Of course, this comes after a sharp correction last Friday after more ‘on-again, off-again’ tariffs news, but like much that’s happened this year, the news cycle lasts maybe a day at most. This latest trade tiff concerns rare earths. China wants to limit exports to the U.S. With the government shutdown still in place, there isn’t much economic news to digest.

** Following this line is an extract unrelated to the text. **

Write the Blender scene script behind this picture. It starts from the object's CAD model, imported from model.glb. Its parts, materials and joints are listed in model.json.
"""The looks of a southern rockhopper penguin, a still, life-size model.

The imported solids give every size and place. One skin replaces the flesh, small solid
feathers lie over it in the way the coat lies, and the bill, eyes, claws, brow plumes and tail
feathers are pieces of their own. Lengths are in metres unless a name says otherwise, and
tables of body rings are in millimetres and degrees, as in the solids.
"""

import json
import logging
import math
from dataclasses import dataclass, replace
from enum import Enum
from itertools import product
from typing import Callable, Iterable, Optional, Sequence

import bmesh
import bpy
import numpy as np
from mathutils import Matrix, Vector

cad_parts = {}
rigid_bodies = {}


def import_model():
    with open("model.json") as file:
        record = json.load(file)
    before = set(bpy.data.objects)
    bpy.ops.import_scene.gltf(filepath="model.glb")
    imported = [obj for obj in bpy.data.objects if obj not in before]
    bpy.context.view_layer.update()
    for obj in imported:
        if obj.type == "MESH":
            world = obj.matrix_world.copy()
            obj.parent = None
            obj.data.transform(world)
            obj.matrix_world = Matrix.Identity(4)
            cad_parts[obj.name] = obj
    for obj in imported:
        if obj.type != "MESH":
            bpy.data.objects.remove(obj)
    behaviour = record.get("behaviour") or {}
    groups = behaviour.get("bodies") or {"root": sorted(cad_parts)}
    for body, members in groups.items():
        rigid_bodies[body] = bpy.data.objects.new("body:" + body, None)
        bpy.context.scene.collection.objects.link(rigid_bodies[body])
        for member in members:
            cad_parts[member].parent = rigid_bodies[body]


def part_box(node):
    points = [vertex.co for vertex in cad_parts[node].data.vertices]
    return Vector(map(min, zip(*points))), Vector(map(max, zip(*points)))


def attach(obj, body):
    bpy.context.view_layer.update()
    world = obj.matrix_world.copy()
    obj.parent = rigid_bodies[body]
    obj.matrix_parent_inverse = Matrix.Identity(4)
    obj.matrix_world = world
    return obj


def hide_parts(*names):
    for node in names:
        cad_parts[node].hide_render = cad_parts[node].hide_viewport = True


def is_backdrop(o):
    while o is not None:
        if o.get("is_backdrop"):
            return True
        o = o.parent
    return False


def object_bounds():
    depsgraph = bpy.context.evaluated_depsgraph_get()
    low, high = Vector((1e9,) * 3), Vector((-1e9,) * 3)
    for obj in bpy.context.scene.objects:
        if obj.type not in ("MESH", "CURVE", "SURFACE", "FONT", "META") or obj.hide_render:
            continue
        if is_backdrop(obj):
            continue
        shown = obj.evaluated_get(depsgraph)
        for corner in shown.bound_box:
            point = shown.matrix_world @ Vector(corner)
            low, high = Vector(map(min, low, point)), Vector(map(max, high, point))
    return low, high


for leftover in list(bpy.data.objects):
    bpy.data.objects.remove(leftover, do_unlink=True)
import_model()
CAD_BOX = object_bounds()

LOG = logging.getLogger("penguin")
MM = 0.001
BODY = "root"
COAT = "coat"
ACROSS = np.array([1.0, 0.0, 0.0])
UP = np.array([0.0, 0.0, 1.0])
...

As earning season progress, the banks are first, J.P. Morgan took a good-sized charge against earnings to account for possible credit losses. During the firm’s earnings call, CEO Jamie Dimon noted that “When you see one cockroach, there are probably more.” This triggered a conversation about credit risk and bank underwriting standards. Zions Bank said Wednesday evening that it faced a sizable charge due to bad loans to ‘a couple of borrowers.’ As you would expect, bank stocks underperformed the broad market this week. The large bank ETFs were up or down fractions of a percent for the week. Smaller regional banks were hit harder.  In other news, oil prices were noticeably weak. WTI crude closed well below $60, and prices are now down roughly -20% for the year. This latest decline pushes prices below the depths of the spring selloff related to the liberation day. Those of you who live in Illinois can count on the politicians to fill the gap with additional taxes.

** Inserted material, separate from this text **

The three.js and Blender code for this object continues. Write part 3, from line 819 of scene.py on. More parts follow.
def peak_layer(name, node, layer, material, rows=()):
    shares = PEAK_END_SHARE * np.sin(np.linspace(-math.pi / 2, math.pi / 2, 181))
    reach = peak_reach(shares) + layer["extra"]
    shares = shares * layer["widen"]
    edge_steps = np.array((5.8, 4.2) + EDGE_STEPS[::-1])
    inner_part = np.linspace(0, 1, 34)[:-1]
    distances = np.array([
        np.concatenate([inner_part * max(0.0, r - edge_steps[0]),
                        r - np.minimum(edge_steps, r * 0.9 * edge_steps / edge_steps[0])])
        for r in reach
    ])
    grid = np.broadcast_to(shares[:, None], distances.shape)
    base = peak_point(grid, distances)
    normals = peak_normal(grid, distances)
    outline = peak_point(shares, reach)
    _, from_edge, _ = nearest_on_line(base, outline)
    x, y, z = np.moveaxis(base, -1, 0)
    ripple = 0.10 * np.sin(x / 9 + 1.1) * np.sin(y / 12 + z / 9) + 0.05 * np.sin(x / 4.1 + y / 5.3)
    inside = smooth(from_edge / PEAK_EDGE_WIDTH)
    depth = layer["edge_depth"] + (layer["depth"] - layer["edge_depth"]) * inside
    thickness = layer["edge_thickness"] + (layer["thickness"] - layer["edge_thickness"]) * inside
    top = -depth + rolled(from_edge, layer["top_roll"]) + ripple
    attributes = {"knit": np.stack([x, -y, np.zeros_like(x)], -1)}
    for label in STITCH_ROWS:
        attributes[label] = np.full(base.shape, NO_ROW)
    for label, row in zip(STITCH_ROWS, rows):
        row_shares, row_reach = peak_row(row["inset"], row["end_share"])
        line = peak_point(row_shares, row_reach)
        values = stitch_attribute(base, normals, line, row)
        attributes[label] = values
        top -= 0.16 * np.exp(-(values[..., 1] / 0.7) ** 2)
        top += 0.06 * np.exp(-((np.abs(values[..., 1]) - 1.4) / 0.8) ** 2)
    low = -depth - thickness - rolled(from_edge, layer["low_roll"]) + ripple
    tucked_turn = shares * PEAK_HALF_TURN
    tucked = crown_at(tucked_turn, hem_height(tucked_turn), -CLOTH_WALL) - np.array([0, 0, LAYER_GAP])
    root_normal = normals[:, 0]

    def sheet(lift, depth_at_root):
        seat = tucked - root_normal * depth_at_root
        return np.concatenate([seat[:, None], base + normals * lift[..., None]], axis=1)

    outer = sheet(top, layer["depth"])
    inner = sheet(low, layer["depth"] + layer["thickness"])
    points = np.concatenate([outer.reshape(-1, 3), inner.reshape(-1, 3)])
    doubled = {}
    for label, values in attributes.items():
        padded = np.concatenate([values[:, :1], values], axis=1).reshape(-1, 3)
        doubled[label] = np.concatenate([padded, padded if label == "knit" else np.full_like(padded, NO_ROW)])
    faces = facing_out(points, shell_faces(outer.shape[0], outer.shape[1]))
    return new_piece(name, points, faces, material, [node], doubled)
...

And interest rates? We expect an interesting seven trading days going into the Fed meeting on October 29th. Credit jitters combined with less inflationary pressures from oil certainly means a quarter-point cut is basically a lock. Supporting this idea is that Chairman Powell laid the groundwork to end Quantitative Tightening in his comments this week. Without any payroll numbers between now and the 29th, it’s unlikely we will see a larger rate cut than currently expected, but the longer the government shutdown persists, the more likely the Fed is to point towards a series of cuts in the first quarter next year. Elevated food and energy prices, along with tariff pass-through, suggest continued inflationary pressures. The Federal Reserve enters a communications blackout ahead of its October 28–29 FOMC meeting, offering no fresh insight into its policy path.

In other earning season news, financials found support from strong Q3 results at Wells Fargo and American Express, though fresh loan write-offs at smaller banks reignited volatility in the regional space. Ford issued a recall on over 290,000 vehicles, adding pressure to auto stocks. Meanwhile, gold surged to a new high, and oil saw modest gains. Earnings, AI momentum, and sector rotation remain in focus as markets balance bullish drivers against financial and geopolitical uncertainty.

Last week Wall Street cruised to the finish of a winning week last Friday after banks recovered some of their sharp losses from the day before. The S&P 500 rose 0.5%. The Dow Jones Industrial Average added 238 points, or 0.5%, and the Nasdaq composite climbed 0.5%. The gains capped the best week for the S&P 500 since early August, but it was a roller-coaster ride. Indexes careened through several jarring swings as worries built about the financial health of small and midsized banks, as well as the souring trade relationship between the United States and China. Wall Street cruised to the finish of a winning week on Friday after banks recovered some of their sharp losses from the day before.

While the economy seems to be chugging along, the list of possible threats appears to be getting longer as banks clock signs of tariff stress as well as some weakness in certain sectors — such as sluggish home construction and softness in the auto-financing business.

The upcoming week in global economics is marked by limited U.S. data releases due to the ongoing federal government shutdown, now entering its third week. The only major U.S. report scheduled is the September Consumer Price Index (CPI), crucial for determining the 2025 Social Security cost-of-living adjustment (COLA). CPI is expected to rise by 0.4% month-over-month and 3.1% year-over-year, with core inflation also forecast at 3.1%. Internationally, China’s Q3 GDP is projected to slow to 4.7% year-over-year, down from 5.2% in Q2, reflecting weakness in domestic demand and the troubled property sector. Industrial production and retail sales are also forecast to cool, while policymakers gather to discuss the next five-year economic plan, with a focus on boosting consumption and maintaining policy stability. Meanwhile, central banks in South Korea and New Zealand face diverging pressures as inflation remains contained but growth risks linger. In Europe, UK and Eurozone inflation remains elevated, while PMI indicators suggest economic momentum remains fragile.

And the housing market? Mortgage rates have been trending slightly downward in recent weeks, influenced by the Federal Reserve’s rate cuts earlier in the year and softer economic data. However, they remain elevated compared to pre-2022 levels, hovering around 6% for most fixed-rate products. This has kept affordability challenging for many buyers, though a modest uptick in refinance activity has been observed as rates stabilize below 6.5%. Experts like Fannie Mae and the Mortgage Bankers Association (MBA) expect 30-year rates to ease modestly to around 6.4%-6.5% by year-end, assuming another Fed cut in October. Substantial drops below 6% are unlikely due to persistent inflation and Treasury yields. Home sales volumes remain subdued, reflecting the “lock-in effect” where homeowners with sub-4% rates from prior years hesitate to sell and face higher borrowing costs. Inventory is slowly rising (up 8.6% year-over-year to 2.06 million active listings in September), which has led to more price concessions—nearly 20% of listings saw reductions last month. Pending sales rose 4% in August, signaling potential stabilization.

With all this going on, it may be easy to forget that we just celebrated year three of this current bull market. Investors who let April’s tariff drama scare them away from the stock market missed out on the S&P 500’s 35% growth that followed in the next six months. For those investors, that may be a hard pill to swallow.